• [WHAT NEEDS TO BE DONE]
Sift the listing for lines that hold the string "finishes" and pull them out.

·····

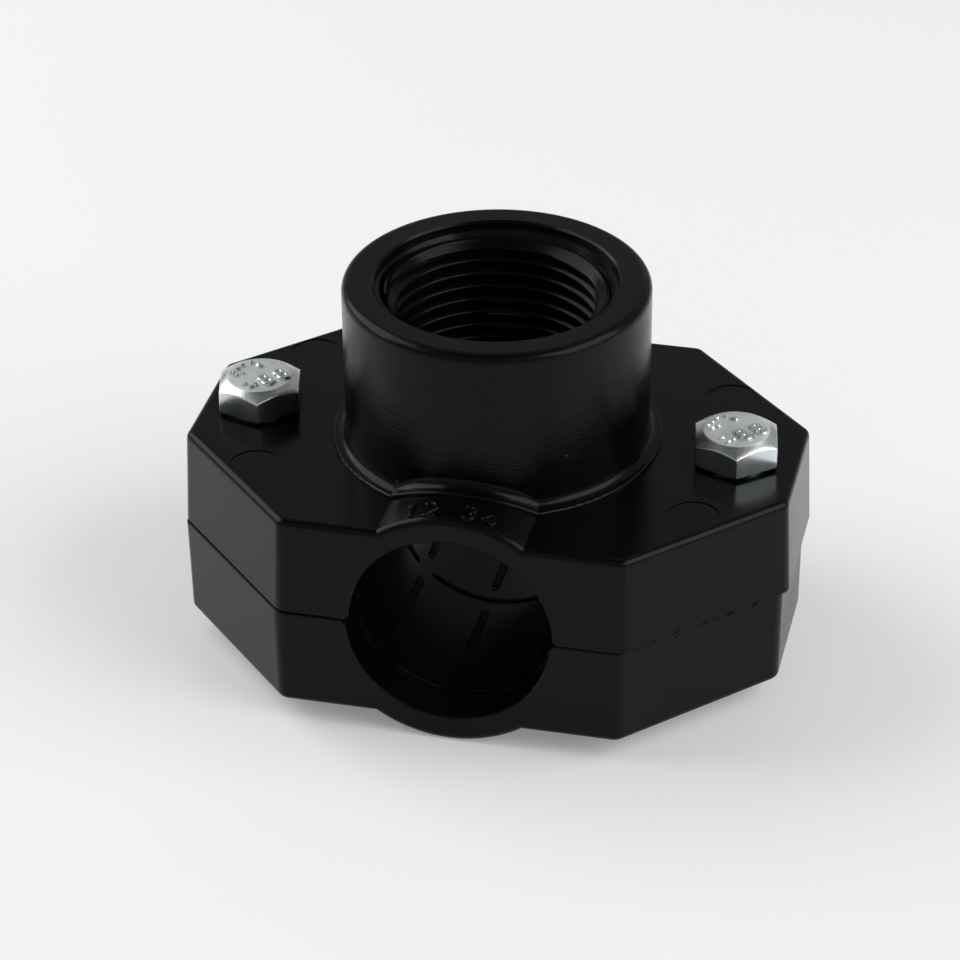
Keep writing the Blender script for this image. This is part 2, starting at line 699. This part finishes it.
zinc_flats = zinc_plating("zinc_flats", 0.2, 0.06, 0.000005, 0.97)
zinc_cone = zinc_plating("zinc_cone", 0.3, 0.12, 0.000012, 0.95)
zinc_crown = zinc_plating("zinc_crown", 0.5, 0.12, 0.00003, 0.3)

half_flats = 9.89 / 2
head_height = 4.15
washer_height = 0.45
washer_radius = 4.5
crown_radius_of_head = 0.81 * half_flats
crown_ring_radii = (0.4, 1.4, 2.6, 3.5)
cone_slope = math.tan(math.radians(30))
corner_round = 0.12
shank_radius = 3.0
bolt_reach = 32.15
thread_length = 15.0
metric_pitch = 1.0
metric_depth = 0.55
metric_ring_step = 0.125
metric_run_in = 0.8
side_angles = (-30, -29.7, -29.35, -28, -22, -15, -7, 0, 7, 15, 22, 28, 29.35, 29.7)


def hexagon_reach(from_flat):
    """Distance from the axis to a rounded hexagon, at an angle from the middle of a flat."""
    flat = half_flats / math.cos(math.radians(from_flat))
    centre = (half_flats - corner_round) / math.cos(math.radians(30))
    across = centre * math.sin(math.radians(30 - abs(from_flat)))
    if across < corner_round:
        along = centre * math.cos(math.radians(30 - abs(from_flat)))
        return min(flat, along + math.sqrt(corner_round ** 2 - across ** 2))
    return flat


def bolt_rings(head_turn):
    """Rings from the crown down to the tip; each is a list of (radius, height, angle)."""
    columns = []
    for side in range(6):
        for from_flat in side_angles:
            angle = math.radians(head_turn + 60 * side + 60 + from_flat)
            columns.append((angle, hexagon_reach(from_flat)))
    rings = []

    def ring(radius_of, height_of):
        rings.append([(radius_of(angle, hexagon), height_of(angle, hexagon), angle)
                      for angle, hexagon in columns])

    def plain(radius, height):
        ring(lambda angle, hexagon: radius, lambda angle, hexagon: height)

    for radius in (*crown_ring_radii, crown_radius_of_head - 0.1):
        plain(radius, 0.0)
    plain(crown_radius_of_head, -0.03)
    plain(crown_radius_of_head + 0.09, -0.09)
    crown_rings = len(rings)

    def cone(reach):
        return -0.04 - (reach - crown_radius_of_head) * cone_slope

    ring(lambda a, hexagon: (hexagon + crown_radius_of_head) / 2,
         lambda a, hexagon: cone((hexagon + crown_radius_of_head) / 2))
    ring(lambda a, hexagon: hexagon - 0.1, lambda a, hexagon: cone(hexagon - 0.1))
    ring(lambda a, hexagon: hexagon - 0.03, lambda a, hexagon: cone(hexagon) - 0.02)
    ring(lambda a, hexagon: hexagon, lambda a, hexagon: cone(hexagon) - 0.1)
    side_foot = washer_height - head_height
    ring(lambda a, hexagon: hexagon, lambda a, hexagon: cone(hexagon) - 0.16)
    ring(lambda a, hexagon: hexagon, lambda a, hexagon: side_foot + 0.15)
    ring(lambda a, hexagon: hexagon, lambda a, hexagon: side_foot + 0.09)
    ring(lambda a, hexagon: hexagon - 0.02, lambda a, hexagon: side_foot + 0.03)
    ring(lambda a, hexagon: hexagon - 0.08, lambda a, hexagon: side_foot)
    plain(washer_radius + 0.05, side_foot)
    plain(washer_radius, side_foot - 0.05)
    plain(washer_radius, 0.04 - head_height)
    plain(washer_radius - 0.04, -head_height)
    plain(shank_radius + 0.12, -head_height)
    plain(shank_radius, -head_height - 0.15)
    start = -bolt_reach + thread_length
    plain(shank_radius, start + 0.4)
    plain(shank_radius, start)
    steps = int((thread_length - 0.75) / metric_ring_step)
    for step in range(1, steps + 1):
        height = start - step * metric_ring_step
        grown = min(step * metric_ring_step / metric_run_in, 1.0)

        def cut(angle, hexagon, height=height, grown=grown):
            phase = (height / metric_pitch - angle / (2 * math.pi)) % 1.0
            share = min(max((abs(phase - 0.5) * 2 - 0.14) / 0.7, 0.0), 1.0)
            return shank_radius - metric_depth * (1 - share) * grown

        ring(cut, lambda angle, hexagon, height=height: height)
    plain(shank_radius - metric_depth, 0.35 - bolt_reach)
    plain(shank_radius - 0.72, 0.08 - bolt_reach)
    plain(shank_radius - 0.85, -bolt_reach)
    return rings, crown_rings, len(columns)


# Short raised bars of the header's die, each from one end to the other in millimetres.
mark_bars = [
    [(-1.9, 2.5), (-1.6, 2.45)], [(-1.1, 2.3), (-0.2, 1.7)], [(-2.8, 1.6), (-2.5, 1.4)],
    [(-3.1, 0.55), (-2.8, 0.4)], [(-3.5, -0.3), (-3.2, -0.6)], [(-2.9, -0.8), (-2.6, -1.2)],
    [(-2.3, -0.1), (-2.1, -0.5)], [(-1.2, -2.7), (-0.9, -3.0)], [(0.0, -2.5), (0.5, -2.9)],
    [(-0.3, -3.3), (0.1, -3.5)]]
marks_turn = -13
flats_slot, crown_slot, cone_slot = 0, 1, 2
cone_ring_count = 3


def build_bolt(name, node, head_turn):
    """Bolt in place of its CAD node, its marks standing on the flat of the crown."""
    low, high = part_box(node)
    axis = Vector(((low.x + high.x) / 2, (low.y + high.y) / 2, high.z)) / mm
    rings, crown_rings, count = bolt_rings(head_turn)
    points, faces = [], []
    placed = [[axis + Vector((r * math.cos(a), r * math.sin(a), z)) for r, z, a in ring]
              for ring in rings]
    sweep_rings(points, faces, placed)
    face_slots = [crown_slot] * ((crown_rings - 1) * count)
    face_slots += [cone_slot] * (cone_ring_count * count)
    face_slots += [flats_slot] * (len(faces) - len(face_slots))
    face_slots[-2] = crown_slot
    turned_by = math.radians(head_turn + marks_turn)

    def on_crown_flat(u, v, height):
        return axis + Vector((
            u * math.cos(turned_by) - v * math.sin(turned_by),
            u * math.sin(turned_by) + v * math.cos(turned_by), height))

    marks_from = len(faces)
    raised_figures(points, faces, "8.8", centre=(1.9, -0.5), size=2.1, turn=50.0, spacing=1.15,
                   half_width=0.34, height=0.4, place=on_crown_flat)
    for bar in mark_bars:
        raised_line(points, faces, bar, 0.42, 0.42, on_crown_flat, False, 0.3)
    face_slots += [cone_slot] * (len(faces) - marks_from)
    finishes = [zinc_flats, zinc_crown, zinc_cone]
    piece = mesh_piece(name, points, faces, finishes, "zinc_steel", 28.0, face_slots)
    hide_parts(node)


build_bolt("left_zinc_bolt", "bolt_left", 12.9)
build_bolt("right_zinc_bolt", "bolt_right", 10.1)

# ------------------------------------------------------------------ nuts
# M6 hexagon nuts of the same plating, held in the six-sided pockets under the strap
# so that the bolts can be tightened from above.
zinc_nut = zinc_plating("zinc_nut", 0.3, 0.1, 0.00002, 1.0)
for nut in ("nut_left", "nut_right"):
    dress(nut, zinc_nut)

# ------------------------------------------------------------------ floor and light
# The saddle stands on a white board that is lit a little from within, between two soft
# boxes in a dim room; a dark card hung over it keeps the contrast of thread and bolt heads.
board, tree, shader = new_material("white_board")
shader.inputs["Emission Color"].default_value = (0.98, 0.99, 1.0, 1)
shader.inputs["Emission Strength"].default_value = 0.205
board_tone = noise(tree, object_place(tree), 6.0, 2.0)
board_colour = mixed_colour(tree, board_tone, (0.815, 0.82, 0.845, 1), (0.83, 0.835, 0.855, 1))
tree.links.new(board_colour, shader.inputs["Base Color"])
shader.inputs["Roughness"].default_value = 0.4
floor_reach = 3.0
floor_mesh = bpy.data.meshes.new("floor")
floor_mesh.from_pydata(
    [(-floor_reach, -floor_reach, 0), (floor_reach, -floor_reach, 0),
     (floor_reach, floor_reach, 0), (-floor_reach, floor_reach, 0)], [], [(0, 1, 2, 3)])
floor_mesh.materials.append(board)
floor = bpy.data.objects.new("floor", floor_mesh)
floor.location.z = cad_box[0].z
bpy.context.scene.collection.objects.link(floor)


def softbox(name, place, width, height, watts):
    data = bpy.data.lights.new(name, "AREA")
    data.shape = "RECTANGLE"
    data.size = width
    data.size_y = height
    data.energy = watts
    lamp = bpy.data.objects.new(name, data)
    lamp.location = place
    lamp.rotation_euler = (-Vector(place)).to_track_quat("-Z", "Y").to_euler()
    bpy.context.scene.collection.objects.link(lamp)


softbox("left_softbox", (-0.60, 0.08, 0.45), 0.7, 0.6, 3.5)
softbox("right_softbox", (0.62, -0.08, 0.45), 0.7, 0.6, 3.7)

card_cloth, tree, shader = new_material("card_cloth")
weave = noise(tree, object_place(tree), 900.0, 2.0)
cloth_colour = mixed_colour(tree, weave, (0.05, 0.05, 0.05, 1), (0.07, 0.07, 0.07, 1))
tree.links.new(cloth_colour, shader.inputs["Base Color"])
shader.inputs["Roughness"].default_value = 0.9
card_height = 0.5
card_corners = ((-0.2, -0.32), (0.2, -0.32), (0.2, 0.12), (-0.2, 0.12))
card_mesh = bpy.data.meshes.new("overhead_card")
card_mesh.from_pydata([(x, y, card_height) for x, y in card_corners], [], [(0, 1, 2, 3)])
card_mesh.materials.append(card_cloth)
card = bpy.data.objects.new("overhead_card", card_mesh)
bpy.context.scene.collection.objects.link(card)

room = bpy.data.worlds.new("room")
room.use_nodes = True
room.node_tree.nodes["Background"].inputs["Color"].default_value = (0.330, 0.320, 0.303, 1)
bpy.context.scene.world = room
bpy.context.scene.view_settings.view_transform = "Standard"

·····

• [SOLUTION FOR THIS PROBLEM]
Keep writing the Blender script for this image. This is part 2, starting at line 699. This part finishes it.
    finishes = [zinc_flats, zinc_crown, zinc_cone]
    piece = mesh_piece(name, points, faces, finishes, "zinc_steel", 28.0, face_slots)